Thursday, June 5, 2014

Never in the history of the world have there been so many civilized tenderhearted souls as have lived in this century. Never in the history of the world have so many people been killed.

An interesting conversation going on over at Althouse, Sentimentality/tenderness and the gas chamber by Ann Althouse.

Read the whole thing but the meat is here.
But why is opposition to tenderness an argument against what Nazis represent? And what's with the 2 versions of the aphorism? What meaning is there in the shift from sentimentality to tenderness? And how closely do the thoughts of Flannery O'Connor and Walker Percy connect to present-day debates about empathy and trigger warnings?

MORE: In fact, O'Connor, like Percy, used the word "tenderness." She wrote:
One of the tendencies of our age is to use the suffering of children to discredit the goodness of God, and once you have discredited his goodness, you are done with him.... Ivan Karamazov cannot believe, as long as one child is in torment; Camus' hero cannot accept the divinity of Christ, because of the massacre of the innocents. In this popular pity, we mark our gain in sensibility and our loss in vision. If other ages felt less, they saw more, even though they saw more, even though they saw with the blind, prophetical, unsentimental eye of acceptance, which is to say, of faith. In the absence of this faith now, we govern by tenderness. It is tenderness which, long since cut off from the person of Christ is wrapped in theory. When tenderness is detached from the source of tenderness, its logical outcome is terror. It ends in forced-labor camps and in the fumes of the gas chamber.
Walker Percy — who claimed not to realize he was appropriating O'Connor — wrote:
Beware, tender hearts! Don’t you know where tenderness leads? To the gas chambers. Never in the history of the world have there been so many civilized tenderhearted souls as have lived in this century. Never in the history of the world have so many people been killed. More people have been killed in this century by tenderhearted souls than by cruel barbarians in all other centuries put together. My brothers, let me tell you where tenderness leads. To the gas chambers! On with the jets!
Interviewed about that passage, Walker said:
It is the widespread and ongoing devaluation of human life in the Western world -- under various sentimental disguises: "quality of life," "pointless suffering," "termination of life without meaning," etc. I trace it to a certain mindset in the biological and social sciences which is extraordinarily influential among educated folk -- so much that it has achieved the status of a quasi-religious orthodoxy.... Although it drapes itself in the mantle of the scientific method and free scientific inquiry, it is neither free nor scientific.
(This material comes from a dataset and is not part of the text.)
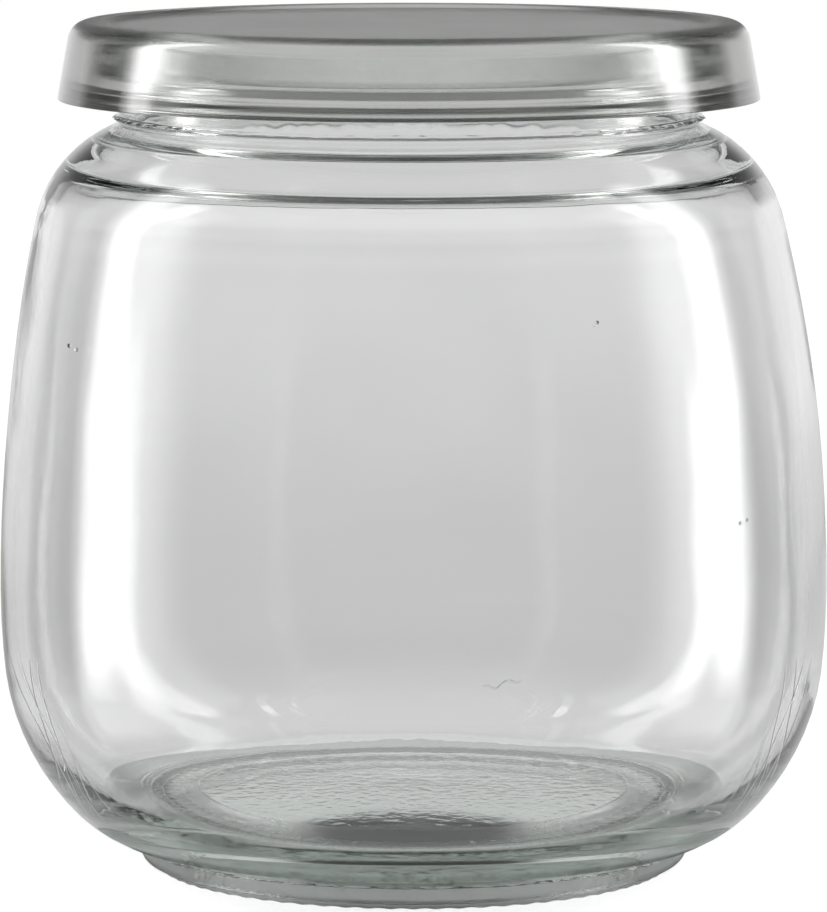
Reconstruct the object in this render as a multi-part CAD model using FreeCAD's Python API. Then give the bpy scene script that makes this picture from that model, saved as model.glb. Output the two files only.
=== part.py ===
import FreeCAD, Part

import math
import os

# A squat, round-bellied glass jar with a push-on plastic lid, in millimetres.
# +Z is up. The origin is the centre of the ring that the jar stands on.
# Every piece is a turned form, so each is drawn as one half-section in the XZ plane
# and revolved about Z. A section point is (radius, height).

# Jar, outside
jar_height = 121.2          # standing plane to the top of the glass rim
belly_diameter = 120.0      # widest part of the body
belly_height = 40.6         # height of the widest part
shoulder_inset = 5.95       # how far the wall has come in where the shoulder starts to turn
shoulder_drop = 13.75       # from the foot of the neck down to where the shoulder starts
heel_inset = 0.54           # how far the wall has come in where the heel starts to turn
heel_height = 29.75         # height where the heel starts to turn
underside_slope = 10.0      # degrees, the body's underside where it meets the foot ring

# Jar, foot ring and base
foot_diameter = 80.0        # outside of the foot ring where the body meets it
foot_height = 3.9           # height of that line
foot_taper = 0.2            # how much the foot ring narrows before its rounded edge
foot_edge_height = 1.8      # height of the rounded edge
foot_edge_width = 2.3       # radial width of the rounded edge
bearing_width = 3.2         # flat ring that the jar rests on
push_up_height = 5.2        # underside of the base above the standing plane, at its rim
push_up_slope_width = 2.4   # radial width of the slope from the bearing ring to the push-up
push_up_crown = 1.0         # further rise of the underside towards its centre
floor_height = 9.8          # inside floor above the standing plane
floor_diameter = 91.0       # flat part of the inside floor
floor_crown = 0.5           # rise of the inside floor towards its centre

# Jar, wall and neck
wall = 2.2                  # glass thickness of the body and shoulder
neck_diameter = 83.8        # outside of the short neck
neck_wall = 2.0             # glass thickness of the neck
neck_height = 12.95         # from the foot of the neck to the top of the rim
bead_height = 5.8           # rim bead, from its widest line up to the top of the rim
bead_projection = 3.85      # how far the widest line of the bead stands out from the neck
bead_taper = 0.8            # how much less the bead stands out at its top
bead_underside = 1.6        # height of the slope under the bead
rim_round = 1.1             # rounding of the two edges of the rim

# Lid
lid_clearance = 0.25        # radial gap between the bead and the lid
lid_rim_thickness = 1.8     # plastic above the glass rim
lid_panel_thickness = 1.2   # plastic over the mouth, inside the raised rim of the lid
lid_panel_diameter = 86.0   # recessed panel
lid_panel_slope = 0.8       # radial width of the slope into the recess
lid_skirt_wall = 3.45       # plastic beside the top of the bead
lid_flare = 2.0             # how much wider the skirt is at its lower edge
lid_corner = 2.5            # rounding of the top outer edge
ridge_gap = 1.3             # from the widest line of the bead down to the snap ridge
ridge_height = 1.6          # snap ridge inside the skirt
skirt_below_ridge = 0.7     # from the snap ridge down to the lid's lower edge
ridge_bite = 0.25           # how far the ridge reaches in under the widest line of the bead
lead_in = 1.1               # how much the skirt opens from the ridge to its lower edge

# Directions in a section
OUTWARD = (1.0, 0.0)
INWARD = (-1.0, 0.0)
UP = (0.0, 1.0)
DOWN = (0.0, -1.0)


def vector(point):
    """A section point as a vector in the XZ plane."""
    return FreeCAD.Vector(point[0], 0.0, point[1])


def unit(a, b):
    """The unit direction from section point a to section point b."""
    length = math.hypot(b[0] - a[0], b[1] - a[1])
    return ((b[0] - a[0]) / length, (b[1] - a[1]) / length)


class ArcPiece:
    """An arc of a section that starts along a given direction and ends at a given point.

    The reach is its radius, positive where the centre lies to the left of the way it runs.
    """

    def __init__(self, start, direction, end):
        self.start = start
        self.end = end
        chord = (end[0] - start[0], end[1] - start[1])
        left = (-direction[1], direction[0])
        across = chord[0] * left[0] + chord[1] * left[1]
        self.reach = (chord[0] ** 2 + chord[1] ** 2) / (2.0 * across)
        self.centre = (start[0] + self.reach * left[0], start[1] + self.reach * left[1])

    def left_at(self, point):
        """The direction to the left of the way the arc runs, at a point of it."""
        away = unit(self.centre, point)
        turn = math.copysign(1.0, self.reach)
        return (-turn * away[0], -turn * away[1])

    def direction_at(self, point):
        """The direction in which the arc runs at a point of it."""
        left = self.left_at(point)
        return (left[1], -left[0])

    def middle(self):
        """The point half-way along the arc, which turns by less than half a circle."""
        half = ((self.start[0] + self.end[0]) / 2.0, (self.start[1] + self.end[1]) / 2.0)
        away = unit(self.centre, half)
        radius = abs(self.reach)
        return (self.centre[0] + radius * away[0], self.centre[1] + radius * away[1])

    def edge(self):
        """The arc as an edge of a section."""
        return Part.Arc(vector(self.start), vector(self.middle()), vector(self.end)).toShape()

    def beside(self, point, distance):
        """A point of the arc moved to its left, or to its right by a negative distance."""
        left = self.left_at(point)
        return (point[0] + distance * left[0], point[1] + distance * left[1])

    def height_beside(self, radius, distance):
        """Height at a distance from the Z axis of the arc that runs beside this one."""
        reach = self.reach - distance
        rise = math.sqrt(reach ** 2 - (radius - self.centre[0]) ** 2)
        return self.centre[1] + math.copysign(rise, reach)


def two_arcs(start, start_direction, end, end_direction):
    """Two arcs that join smoothly and leave and arrive along the given directions."""
    chord = (end[0] - start[0], end[1] - start[1])
    total = (start_direction[0] + end_direction[0], start_direction[1] + end_direction[1])
    along = chord[0] * total[0] + chord[1] * total[1]
    length_squared = chord[0] ** 2 + chord[1] ** 2
    spread = 2.0 * (1.0 - start_direction[0] * end_direction[0] - start_direction[1] * end_direction[1])
    reach = (math.sqrt(along ** 2 + spread * length_squared) - along) / spread
    joint = tuple(
        (start[i] + end[i] + reach * (start_direction[i] - end_direction[i])) / 2.0 for i in (0, 1)
    )
    first = ArcPiece(start, start_direction, joint)
    second = ArcPiece(joint, first.direction_at(joint), end)
    return first, second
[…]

Indeed, it relies on certain hidden dogma where dogma has no place. ... The first: In your investigations and theories, [thou] shalt not find anything unique about the human animal even if the evidence points to such uniqueness. ... Another dogma: Thou shalt not suggest that there is a unique and fatal flaw in Homo sapiens sapiens or indeed any perverse trait that cannot be laid to the influence of Western civilization. ... Conclusion: It is easy to criticize the absurdities of fundamentalist beliefs like "scientific creationism" -- that the world and its creatures were created six thousand years ago. But it is also necessary to criticize other dogmas parading as science and the bad faith of some scientists who have their own dogmatic agendas to promote under the guise of "free scientific inquiry." Scientific inquiry should, in fact, be free. The warning: If it is not, if it is subject to this or that ideology, then do not be surprised if the history of the Weimar doctors is repeated. Weimar leads to Auschwitz. The nihilism of some scientists in the name of ideology or sentimentality and the consequent devaluation of individual human life lead straight to the gas chamber.
A lot of nuances. From 30,000 feet, I'd buy in to the argument that misplaced empathy often incites well intentioned actions that often/usually/almost always have significant unintended negative consequences which can outweigh any putative benefit that was originally being sought.

To the extent possible, it is always best for local and poorly understood complex problems to be solved locally. Good intentions are not the same as good outcomes.